To see how Hostrexa drafts these messages using your property data and PMS history, the 14-day free trial gives you a working setup with no commitment.


FAQ

Can I message past guests directly if they originally booked through Airbnb?

Airbnb restricts sharing contact information through its platform, so direct outreach via email or phone is limited if you don't have guest details stored independently. The best approach is to use your PMS to capture guest data during the stay and encourage guests to book direct next time. Platforms like Lodgify make this straightforward with branded direct booking sites.

What's a good repeat guest rate for a vacation rental?

A healthy STR portfolio converts 15-25% of past guests into a second booking within 18 months. If your repeat rate is below 10%, it usually points to a gap in post-stay follow-up. Most managers never send a re-engagement message at all, which means they're leaving direct bookings on the table.

How do I offer a loyalty discount without devaluing my property?

Frame it as a private rate for guests you already know, not a discount available to anyone. "10% off for past guests who book directly" feels like recognition, not a clearance sale. Keep the discount in the 10-15% range, which is roughly what you'd save on OTA commissions anyway, so you're not losing margin.

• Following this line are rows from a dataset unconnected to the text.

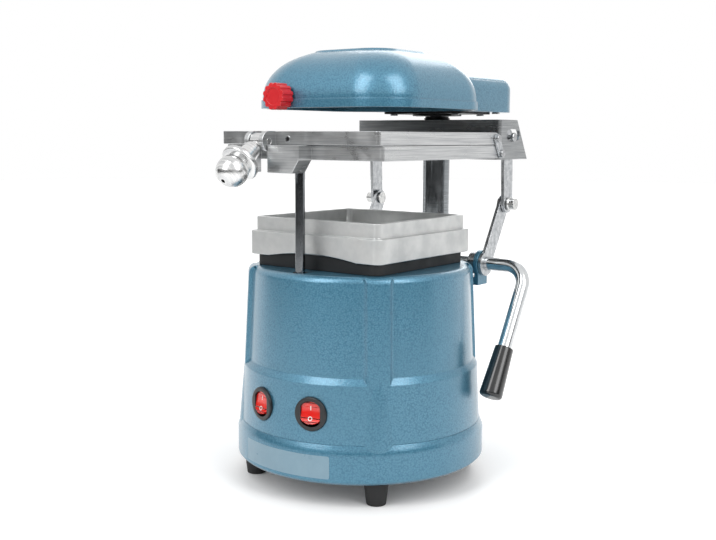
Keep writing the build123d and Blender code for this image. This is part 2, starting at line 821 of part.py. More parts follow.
# ================================================================== carriage yoke
with BuildPart() as carriage_yoke:
    with BuildSketch(Plane.XY.offset(yoke_bottom_z)):
        with Locations((0, web_front_y)):
            Rectangle(yoke_width, web_thickness, align=(Align.CENTER, Align.MIN))
    extrude(amount=yoke_height)
    for side in sides:
        with BuildSketch(side_plane(side, yoke_inner_x)):
            with BuildLine():
                Polyline(
                    (side * web_front_y, yoke_bottom_z),
                    (side * flange_bottom_y, yoke_bottom_z),
                    (side * flange_top_y, yoke_bottom_z + yoke_height),
                    (side * web_front_y, yoke_bottom_z + yoke_height),
                    close=True,
                )
            make_face()
            with Locations((side * slot_y, slot_z)):
                SlotOverall(slot_length, slot_height, mode=Mode.SUBTRACT)
        extrude(amount=web_thickness)
    outer_bends = carriage_yoke.edges().filter_by(Axis.Z).group_by(Axis.Y)[0]
    fillet(outer_bends, radius=web_thickness)
    with BuildSketch(Plane.XZ.offset(-web_front_y)):
        for side in sides:
            with Locations((side * frame_screw_x, frame_screw_z)):
                Circle(frame_screw_diameter / 2 + screw_gap)
    extrude(amount=-web_thickness, mode=Mode.SUBTRACT)
save(carriage_yoke, "carriage_yoke")

web_back_y = web_front_y + web_thickness
with BuildPart() as carriage_sleeve:
    with BuildSketch(Plane.XY.offset(yoke_bottom_z)):
        with Locations((0, column_distance)):
            Circle(sleeve_diameter / 2)
        with Locations((0, web_back_y)):
            Rectangle(sleeve_diameter * 0.7, column_distance - web_back_y, align=(Align.CENTER, Align.MIN))
        with Locations((0, column_distance)):
            Circle(column_diameter / 2 + running_gap, mode=Mode.SUBTRACT)
    extrude(amount=yoke_height)
save(carriage_sleeve, "carriage_sleeve")

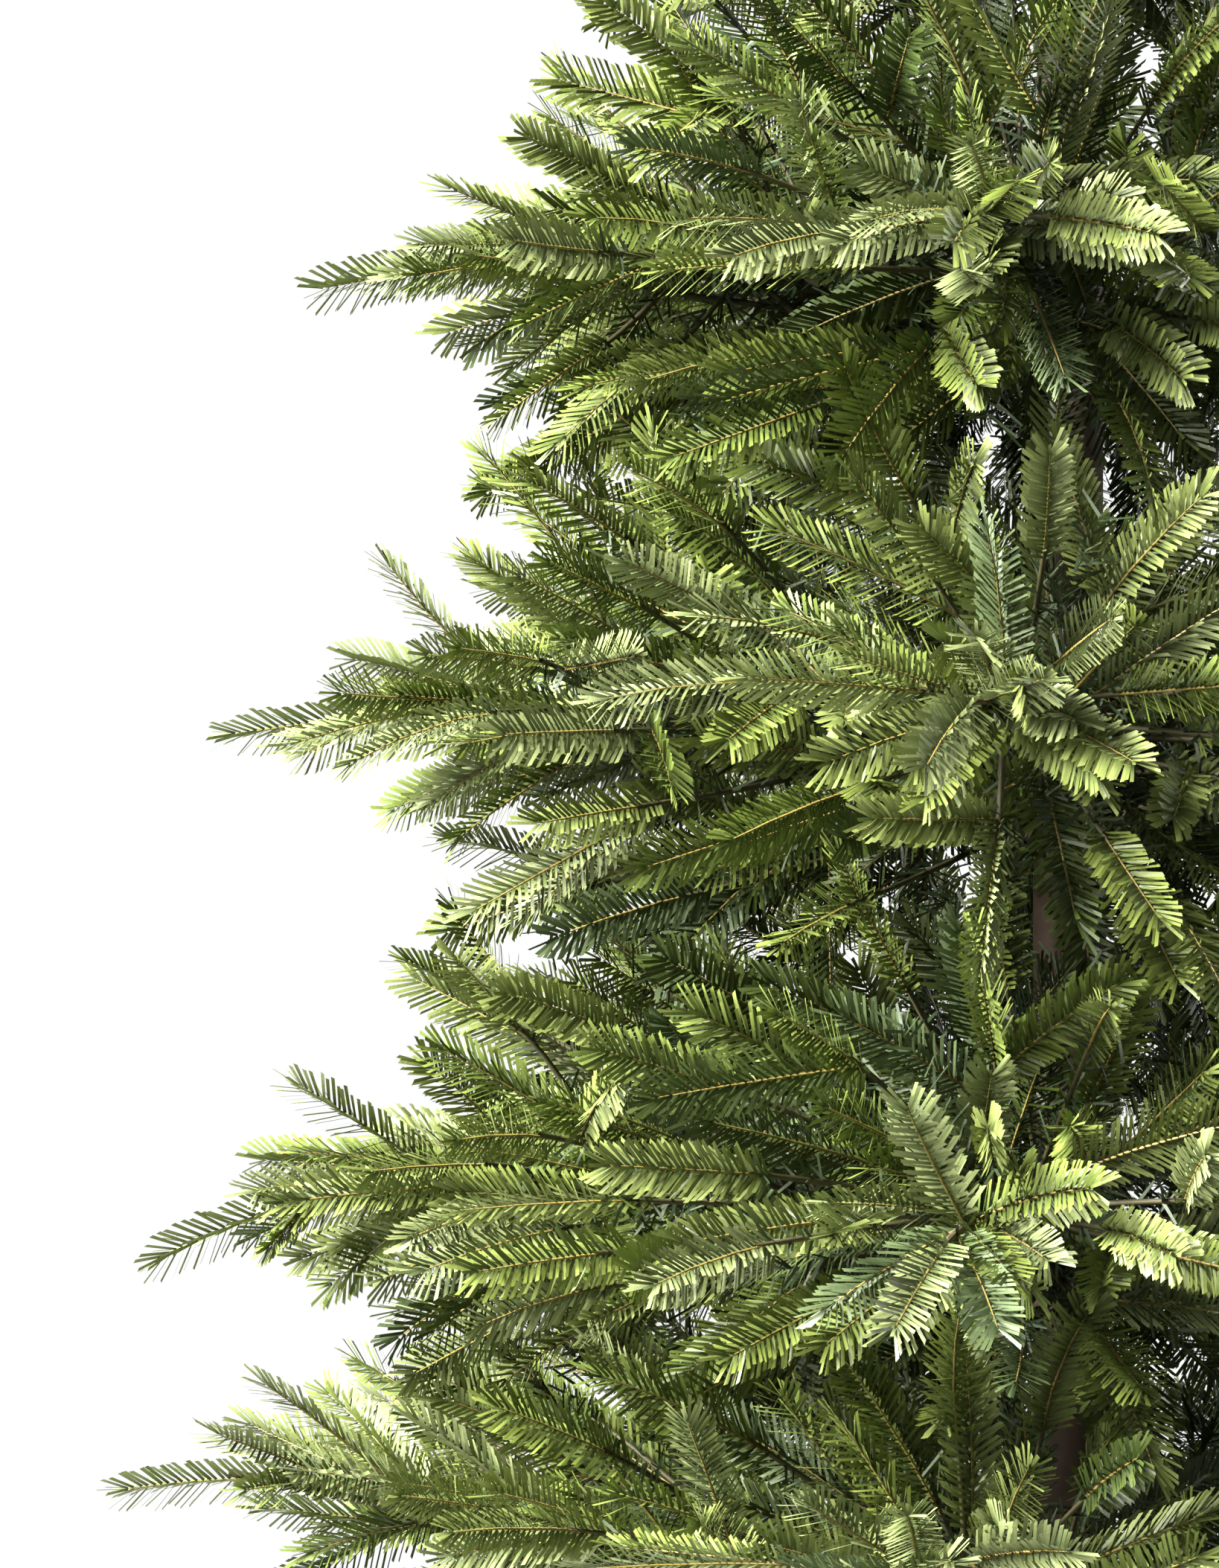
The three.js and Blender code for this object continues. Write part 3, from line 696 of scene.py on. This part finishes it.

Should repeat guest messages be automated or sent manually?

The best setup is AI-drafted with human review: automated enough to scale across a portfolio, but reviewed before sending so you can catch anything that sounds off. Fully automated templates with no personalization get ignored. Fully manual messages don't scale past a handful of properties.

How do I personalize messages when I manage 30+ properties and can't remember every guest?

Your PMS data does the heavy lifting here. Guest reservation history, property name, stay dates, and booking notes stored in your PMS give an AI messaging tool enough context to draft a message that references the right property and the right season. You review and approve it before it goes out.